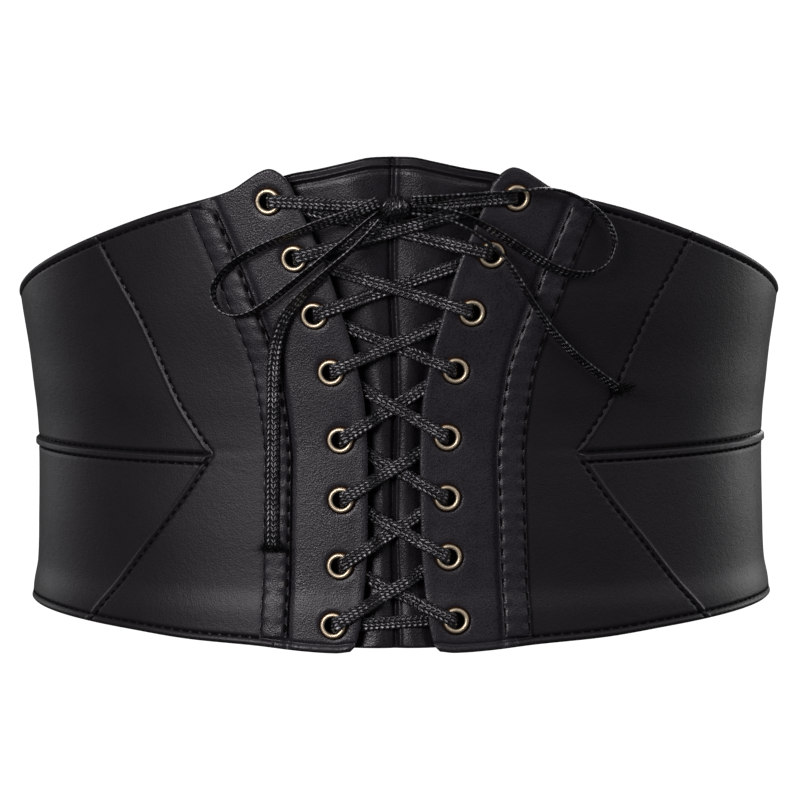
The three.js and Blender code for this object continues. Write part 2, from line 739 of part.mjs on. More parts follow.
// How the lace turns over an eyelet's rim in front and under it behind: away from the eyelet's
// middle in bore radii, dip towards the bore in thicknesses, and how far its width lies flat
const FRONT_TURN = [
  { away: 0.17, dip: 0.4, flatness: 0.4 },
  { away: 0.6, dip: 0, flatness: 0.8 },
];
const BACK_TURN = [
  { away: 0.53, dip: 0, flatness: 0.6 },
  { away: 0.15, dip: 0.4, flatness: 0.2 },
];
const FLANGE_REACH = EYELET_FLANGE_RADIUS + CLEARANCE;

// How far the lace runs on past a placket's edge before it dips, the longest flat stretch of a
// crossing as a share of the way between those points, and the steps in which they are sought
const EDGE_MARGIN = LACE_WIDTH / 3;
const FLAT_SHARE = 0.66;
const SEARCH_STEPS = 200;

// One leg: out of the eyelet at start, over its placket's edge, across the tongue and behind the
// other placket to the eyelet at end.
function legStations(start, end, crossLift) {
  const run = end.arc - start.arc;
  const rise = end.height - start.height;
  const length = Math.hypot(run, rise);
  const slope = rise / Math.abs(run);
  const acrossArc = (-rise * Math.sign(run)) / length;
  const acrossUp = Math.abs(run) / length;
  const at = (share, lift, flatness = 1) => layStation(
    start.arc + run * share,
    start.height + rise * share,
    lift,
    acrossArc * flatness,
    acrossUp,
  );
  const edgeGap = (share) => {
    const height = start.height + rise * share;
    const level = height > 0 ? height / topHem(0) : -height / bottomHem(0);
    return Math.abs(start.arc + run * share) - placketEdge(level);
  };
  const steps = evenSteps(SEARCH_STEPS);
  const leave = steps.find((share) => edgeGap(share) < 0) + EDGE_MARGIN / length;
  const enter = 1 - steps.find((share) => edgeGap(1 - share) < 0) - EDGE_MARGIN / length;
  const middle = Math.abs(start.arc / run);
  const overlap = LACE_WIDTH / (2 * Math.sin(Math.atan(Math.abs(slope)))) + CLEARANCE;
  const flatHalf = Math.min(overlap / Math.abs(run), (FLAT_SHARE * (enter - leave)) / 2);
  const bore = EYELET_BORE_RADIUS / length;
  return [
    at(0, IN_BORE, 0),
    at(0, OVER_LEATHER, 0),
    ...FRONT_TURN.map(({ away, dip, flatness }) => (
      at(away * bore, OVER_EYELET - dip * LACE_THICKNESS, flatness)
    )),
    at(FLANGE_REACH / length, OVER_EYELET - CLEARANCE),
    at(leave, OVER_LEATHER),
    at(middle - flatHalf, crossLift),
    at(middle + flatHalf, crossLift),
    at(enter, BEHIND_EDGE),
    at(1 - FLANGE_REACH / length, BEHIND_EYELET),
    ...BACK_TURN.map(({ away, dip, flatness }) => (
      at(1 - away * bore, BEHIND_EYELET + dip * LACE_THICKNESS, flatness)
    )),
    at(1, IN_BORE - WALL / 2, 0),
  ];
}

// One strand from its bottom eyelet up to the knot, changing sides at each eyelet.
function strandStations(firstSide, crossLift) {
  const otherSide = firstSide === 'left' ? 'right' : 'left';
  const stations = [];
  for (let index = EYELETS.length - 1; index > 0; index -= 1) {
    const onFirst = (EYELETS.length - 1 - index) % 2 === 0;
    const start = eyeletAt(onFirst ? firstSide : otherSide, index);
    const end = eyeletAt(onFirst ? otherSide : firstSide, index - 1);
    stations.push(...legStations(start, end, crossLift));
  }
  const top = eyeletAt(otherSide, 0);
  const knotSide = {
    arc: KNOT_ARC + Math.sign(top.arc) * (KNOT_WIDTH / 2 + CLEARANCE),
    height: KNOT_RISE,
  };
  const run = knotSide.arc - top.arc;
  const length = Math.abs(run);
  const at = (share, lift) => layStation(
    top.arc + run * share,
    lerp(top.height, knotSide.height, share),
    lift,
    0,
    1,
  );
  stations.push(
    at(0, IN_BORE),
    at(0, OVER_LEATHER),
    ...FRONT_TURN.map(({ away, dip }) => (
      at((away * EYELET_BORE_RADIUS) / length, OVER_EYELET - dip * LACE_THICKNESS)
    )),
    at(FLANGE_REACH / length, OVER_EYELET - CLEARANCE),
    at(EYELET_INSET / length, OVER_LEATHER),
    at(1, KNOT_LIFT - KNOT_ENTRY_SHARE * KNOT_DEPTH),
  );
  return stations;
}

// The lace is one piece: down one strand, across between the bottom eyelets and up the other.
function lacingStations() {
  const down = strandStations('left', CROSS_OVER_LIFT).reverse();
  const up = strandStations('right', CROSS_UNDER_LIFT);
  const left = eyeletAt('left', EYELETS.length - 1);
  const right = eyeletAt('right', EYELETS.length - 1);
  const middle = (left.arc + right.arc) / 2;
  const halfBar = ({ arc, height }) => {
    const at = (away, lift) => layStation(arc + Math.sign(middle - arc) * away, height, lift, 0, 1);
    return [
      at(EYELET_INSET, BEHIND_EDGE),
      at(FLANGE_REACH, BEHIND_EYELET),
      ...BACK_TURN.map(({ away, dip }) => (
        at(away * EYELET_BORE_RADIUS, BEHIND_EYELET + dip * LACE_THICKNESS)
      )),
    ];
  };
  const centre = layStation(middle, (left.height + right.height) / 2, BEHIND_EDGE, 0, 1);
  return [...down, ...halfBar(left).reverse(), centre, ...halfBar(right), ...up];
}

// The free lace of the bow, along its route
function routeStations(route) {
  return route.map(({ arc, height, lift, lean }, i) => {
    const before = route[Math.max(i - 1, 0)];
    const after = route[Math.min(i + 1, route.length - 1)];
    const { point, out, along } = frameAt(arc, height, lift);
    const rightHand = along
      .multiplyScalar(after.height - before.height)
      .addScaledVector(UP, before.arc - after.arc)
      .normalize();
    const angle = THREE.MathUtils.degToRad(lean);
    const across = out.multiplyScalar(Math.sin(angle)).addScaledVector(rightHand, Math.cos(angle));
    return { point, across };
  });
}

for (const [sideName, side] of Object.entries(SIDES)) {
  addPiece(`placket_${sideName}`, placketGeometry(sideName), 'pebbled');
  addPiece(`bone_casing_${sideName}`, casingGeometry(side), 'pebbled');
  addPiece(`front_panel_${sideName}`, frontPanelGeometry(side), 'leather');
  addPiece(`upper_side_panel_${sideName}`, upperSideGeometry(side), 'leather');
  addPiece(`lower_side_panel_${sideName}`, lowerSideGeometry(side), 'leather');
  EYELETS.forEach((_, index) => {
    const { arc, height } = eyeletAt(sideName, index);
    const { point } = frameAt(arc, height, 0);
    const eyelet = addPiece(`eyelet_${sideName}_${index + 1}`, eyeletGeometry(), 'brass');
    eyelet.position.copy(point);
    eyelet.quaternion.copy(eyeletTurn(arc, height));
  });
}
addPiece('tongue', tongueGeometry(), 'pebbled');
addPiece('back_panel', backGeometry(), 'elastic');
addPiece('lacing', laceGeometry(lacingStations(), 6), 'lace');
addPiece('bow_loop_left', laceGeometry(routeStations(ROUTE_LOOP_LEFT), 8), 'lace');
addPiece('bow_loop_right', laceGeometry(routeStations(ROUTE_LOOP_RIGHT), 8), 'lace');
addPiece('lace_tail_left', laceGeometry(routeStations(ROUTE_TAIL_LEFT), 8), 'lace');
addPiece('lace_tail_right', laceGeometry(routeStations(ROUTE_TAIL_RIGHT), 8), 'lace');

const knot = addPiece('bow_knot', new THREE.SphereGeometry(0.5, 12, 8), 'lace');
const knotFrame = frameAt(KNOT_ARC, KNOT_RISE, KNOT_LIFT);
knot.position.copy(knotFrame.point);
knot.quaternion.setFromRotationMatrix(
  new THREE.Matrix4().makeBasis(knotFrame.along, knotFrame.out.clone().negate(), UP),
);
knot.scale.set(KNOT_WIDTH, KNOT_DEPTH, KNOT_HEIGHT);

export default belt;
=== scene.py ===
"""Laced corset belt: smooth and pebbled faux leather, antique brass eyelets and a waxed flat lace.

Metres, +Z up, the front faces -Y, and left and right are those of someone facing the front. A place
on the belt is given by its arc, the length along the inner waist line from the front centre, its
height over the waist seam and its lift, the distance outwards from the inner face of the leather.
"""

import math
from functools import partial

import bpy
import numpy as np
from bpy.props import FloatProperty, FloatVectorProperty, PointerProperty
from bpy.types import Operator, Panel, PropertyGroup
from mathutils import Matrix, Vector


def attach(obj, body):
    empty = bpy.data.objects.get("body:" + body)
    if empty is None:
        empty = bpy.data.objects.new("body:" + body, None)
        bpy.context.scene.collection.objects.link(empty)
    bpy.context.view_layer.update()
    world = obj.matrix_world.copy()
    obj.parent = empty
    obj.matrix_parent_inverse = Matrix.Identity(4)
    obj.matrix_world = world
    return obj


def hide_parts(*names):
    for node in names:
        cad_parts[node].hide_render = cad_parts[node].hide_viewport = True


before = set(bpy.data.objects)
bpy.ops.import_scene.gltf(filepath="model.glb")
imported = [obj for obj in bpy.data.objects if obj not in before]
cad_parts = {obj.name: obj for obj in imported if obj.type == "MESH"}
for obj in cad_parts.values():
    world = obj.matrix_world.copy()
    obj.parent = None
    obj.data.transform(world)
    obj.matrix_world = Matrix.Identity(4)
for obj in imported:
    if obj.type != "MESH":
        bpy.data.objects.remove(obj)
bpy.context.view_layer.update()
MM = 0.001

bl_info = {
    "name": "Laced Corset Belt",
    "version": (1, 0, 0),
    "blender": (4, 5, 0),
    "location": "3D View > Sidebar > Corset Belt",
    "description": "Builds a laced corset belt of faux leather around its packed frame",
    "category": "Object",
}

# Waist opening, and how far the wall leans out over it at the top and bottom hems
WAIST_WIDTH = 241 * MM
WAIST_DEPTH = 181 * MM
TOP_FLARE = 5.2 * MM
HEM_FLARE = 2.7 * MM
DEPTH_FLARE_SHARE = 0.75

# Heights over and under the waist seam
PEAK_RISE = 90.3 * MM
SIDE_RISE = 47.8 * MM
BACK_RISE = 45 * MM
FRONT_DROP = 62.2 * MM
SIDE_DROP = 55 * MM
BACK_DROP = 54.5 * MM
TONGUE_RISE = 93.9 * MM
TONGUE_SHOULDER_RISE = 80 * MM
TONGUE_DROP = 61 * MM

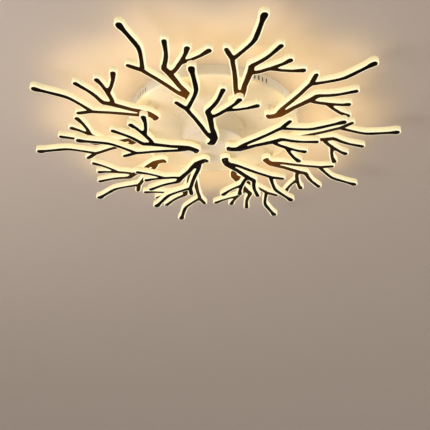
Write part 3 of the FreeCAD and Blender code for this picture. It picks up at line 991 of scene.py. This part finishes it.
ceilingPaint = oneSidedPaint("ceilingPaint", stage["ceilingColour"])
stagePlane("stageCeiling", stage["ceilingGap"], math.pi, ceilingPaint)
# painted shade: a dark one-sided disc just under the ceiling, inside the canopy's rim
shadePaint = oneSidedPaint("ceilingPaintedShade", stage["paintedShadeColour"])
stageShadeDisc("stageCeilingPaintedShade", stage["voidGap"], math.pi, shadePaint)
floorPaint = plainPaint("floorPaint", stage["floorColour"])[0]
floor = stagePlane("stageFloor", -stage["floorDrop"], 0, floorPaint)
floor.visible_shadow = False      # the suns from below shine up through it

world = bpy.data.worlds.new("paleRoom")
world.use_nodes = True
room = world.node_tree.nodes["Background"]
room.inputs["Color"].default_value = (*stage["roomColour"], 1)
rays = world.node_tree.nodes.new("ShaderNodeLightPath").outputs
seen = calculate(world.node_tree, "MAXIMUM", rays["Is Camera Ray"], rays["Is Glossy Ray"])
roomLevel = remap(world.node_tree, seen, stage["roomLight"], stage["backdropLevel"])
world.node_tree.links.new(roomLevel, room.inputs["Strength"])
scene.world = world


# Lamps: soft suns and a soft box for the room, and warm disks for the glow that the lit arms throw
# on the ceiling, the canopy and the hub

lamps = {
    "keySun": {"strength": 0.20, "from": (-0.9, -0.8, -1.0), "spread": 50},
    "fillSun": {"strength": 0.07, "from": (1.0, -0.2, -0.8), "spread": 70},
    "topSun": {"strength": 2.3, "from": (0.4, 0.5, 1.0), "spread": 60},
    "softBox": {"power": 34, "size": 1.6, "place": (-1.8, -1.6, -1.5)},
    "roomColour": (1.0, 0.955, 0.89),
}
glow = {
    "upper": {"count": 10, "ring": 0.36, "level": -0.052, "size": 0.26, "power": 0.105,
              "lean": 0, "colour": (1.0, 0.71, 0.31)},
    "wall": {"count": 10, "ring": 0.33, "level": -0.045, "size": 0.05, "power": 0.012,
             "lean": 75, "colour": (1.0, 0.72, 0.40)},
    "lower": {"count": 10, "ring": 0.20, "level": -0.100, "size": 0.10, "power": 0.016,
              "lean": 0, "colour": (1.0, 0.62, 0.22)},
    "middle": {"count": 1, "ring": 0.0, "level": -0.36, "size": 0.20, "power": 0.14,
               "lean": 0, "colour": (1.0, 0.58, 0.20)},
}


def addLamp(name, data, place, turn):
    lamp = bpy.data.objects.new(name, data)
    lamp.location = place
    lamp.rotation_euler = turn
    lamp.visible_camera = False
    lamp.visible_glossy = False
    scene.collection.objects.link(lamp)


def aimedFrom(origin):
    return (-Vector(origin)).to_track_quat("-Z", "Y").to_euler()


def sunLamp(name):
    data = bpy.data.lights.new(name, "SUN")
    data.energy = lamps[name]["strength"]
    data.angle = math.radians(lamps[name]["spread"])
    data.color = lamps["roomColour"]
    addLamp(name, data, (0, 0, 0), aimedFrom(lamps[name]["from"]))


def diskLamp(name, power, size, colour, place, turn):
    data = bpy.data.lights.new(name, "AREA")
    data.shape = "DISK"
    data.size = size
    data.energy = power
    data.color = colour
    addLamp(name, data, place, turn)


def glowRing(name):
    ring = glow[name]
    lean = math.radians(ring["lean"])
    for number in range(ring["count"]):
        angle = math.radians(arms["outer"]["firstAngle"] + 360 / ring["count"] * number)
        place = (ring["ring"] * math.cos(angle), ring["ring"] * math.sin(angle), ring["level"])
        aim = Vector((-math.sin(lean) * math.cos(angle), -math.sin(lean) * math.sin(angle), math.cos(lean)))
        diskLamp("%sGlow%02d" % (name, number), ring["power"], ring["size"], ring["colour"], place,
                 aim.to_track_quat("-Z", "Y").to_euler())


for lampName in ("keySun", "fillSun", "topSun"):
    sunLamp(lampName)
box = lamps["softBox"]
diskLamp("softBox", box["power"], box["size"], lamps["roomColour"], box["place"], aimedFrom(box["place"]))
for ringName in glow:
    glowRing(ringName)
print("stage and lamps set")


# Camera: below and in front of the light, looking up

view = {
    "place": (0.3225, -1.5903, -1.1321),
    "yaw": 11.214, "pitch": 27.908, "roll": 0.200,      # degrees, the pitch from level
    "lens": 56.78, "sensor": 36, "shiftX": -0.0017, "shiftY": -0.0308,
}

cameraData = bpy.data.cameras.new("photoCamera")
cameraData.lens = view["lens"]
cameraData.sensor_width = view["sensor"]
cameraData.shift_x = view["shiftX"]
cameraData.shift_y = view["shiftY"]
camera = bpy.data.objects.new("photoCamera", cameraData)
scene.collection.objects.link(camera)
camera.location = view["place"]
turn = (Matrix.Rotation(math.radians(view["yaw"]), 3, "Z")
        @ Matrix.Rotation(math.radians(90 + view["pitch"]), 3, "X")
        @ Matrix.Rotation(math.radians(view["roll"]), 3, "Z"))
camera.rotation_euler = turn.to_euler()
scene.camera = camera
scene.view_settings.view_transform = "Standard"

print("scene ready")
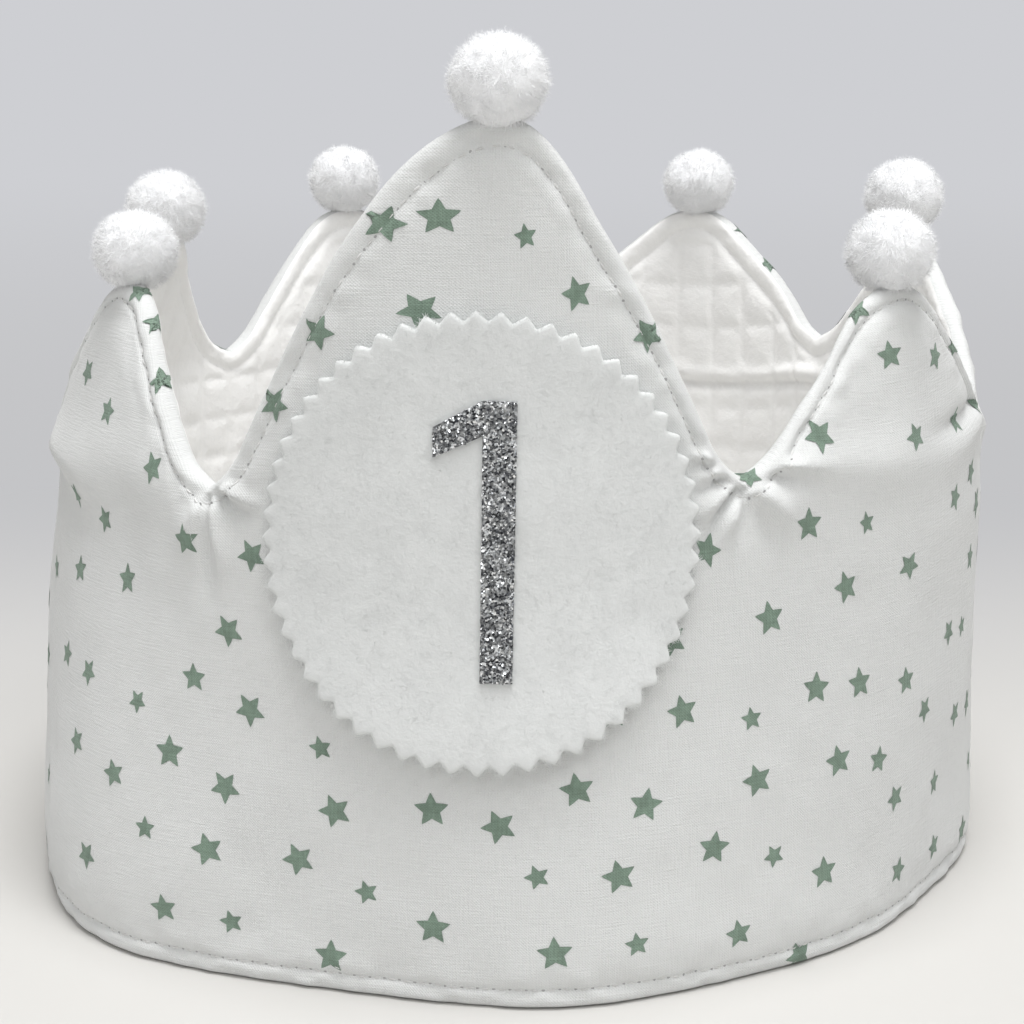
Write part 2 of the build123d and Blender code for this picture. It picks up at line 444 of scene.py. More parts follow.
◆ ◆ ◆ ◆
§ **Aim**
Only the lines from the one with "const knot = addPiece('bow_knot', new" up to the one with "for node in" should be repeated, both included, exactly as they appear.

§ **Task output**
const knot = addPiece('bow_knot', new THREE.SphereGeometry(0.5, 12, 8), 'lace');
const knotFrame = frameAt(KNOT_ARC, KNOT_RISE, KNOT_LIFT);
knot.position.copy(knotFrame.point);
knot.quaternion.setFromRotationMatrix(
  new THREE.Matrix4().makeBasis(knotFrame.along, knotFrame.out.clone().negate(), UP),
);
knot.scale.set(KNOT_WIDTH, KNOT_DEPTH, KNOT_HEIGHT);

export default belt;
=== scene.py ===
"""Laced corset belt: smooth and pebbled faux leather, antique brass eyelets and a waxed flat lace.

Metres, +Z up, the front faces -Y, and left and right are those of someone facing the front. A place
on the belt is given by its arc, the length along the inner waist line from the front centre, its
height over the waist seam and its lift, the distance outwards from the inner face of the leather.
"""

import math
from functools import partial

import bpy
import numpy as np
from bpy.props import FloatProperty, FloatVectorProperty, PointerProperty
from bpy.types import Operator, Panel, PropertyGroup
from mathutils import Matrix, Vector


def attach(obj, body):
    empty = bpy.data.objects.get("body:" + body)
    if empty is None:
        empty = bpy.data.objects.new("body:" + body, None)
        bpy.context.scene.collection.objects.link(empty)
    bpy.context.view_layer.update()
    world = obj.matrix_world.copy()
    obj.parent = empty
    obj.matrix_parent_inverse = Matrix.Identity(4)
    obj.matrix_world = world
    return obj


def hide_parts(*names):
    for node in names:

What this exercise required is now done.